In better times, little acts of love are still a blessing.  Today at church during the worship time, we were singing along when I felt a pair of hands on my shoulders.  I turned around to see a friend’s smiling face.  She pulled me close in a tight hug and whispered in my ear, “I just had the notion you might need a hug.  We love you and are praying for you.”

As I thanked her and turned back around, God blew a warm little breeze and lifted my heart.  Small kindnesses don’t fall unnoticed or unappreciated.  In fact, they might be used more of God than seemingly big displays of love and help.

Years ago a friend of mine in our church in New Mexico told me of time when God used what some might think is nothing at all to save her from sinking.  She had a really difficult upbringing, was accustomed to poverty, married a cruelly abusive man, struggled to just make it through each day, and felt utterly alone.  The only bright spot of her life was the youth group in which she volunteered at her church.  She reached a point one day when she just couldn’t take one more step or sail past one more wave.  She made a plan to kill herself, deciding she would first go to the youth activity that afternoon so she could see all of them once more.  She thought to herself, “If I knew that even one person loved me I wouldn’t do it.”

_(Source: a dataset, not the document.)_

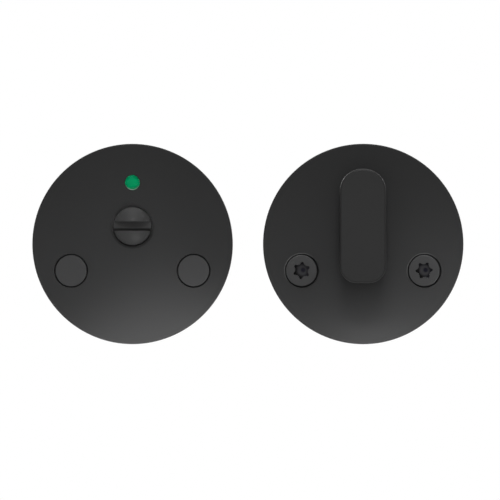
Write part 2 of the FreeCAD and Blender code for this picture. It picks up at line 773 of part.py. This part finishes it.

When she got to the church, the kids were gathering around the church bus for the planned outing.  She walked over to join the group and quietly stood by waiting as the youth leader began to give instructions to everyone, “Okay, we’re ready to get on the bus and head out, but before we do, I just had the notion that we should let Julie know how much we appreciate and love her.  Why don’t you tell her before you get on the bus.”  The kids and other adults lined up and one by one embraced her, saying “I love you, Julie”, “I’m thankful for you,”  “I’m so glad you help out here” and more as she dissolved into tears.  That youth leader’s willingness to follow the nudge He felt from God saved Julie’s life….literally.   She had given up hope but God had a plan to keep her going and not get off course.  The words and hugs from each of those kids and adults were little gusts of wind for Julie’s tattered sail – sent by an amazing, loving God.

God’s Spirit is described as a wind in the Bible, a wind that blows whichever way it chooses, unpredictable.  When God’s children, who are filled with that Spirit, love in His name we become those cheering, encouraging, and even life-saving little gusts of wind.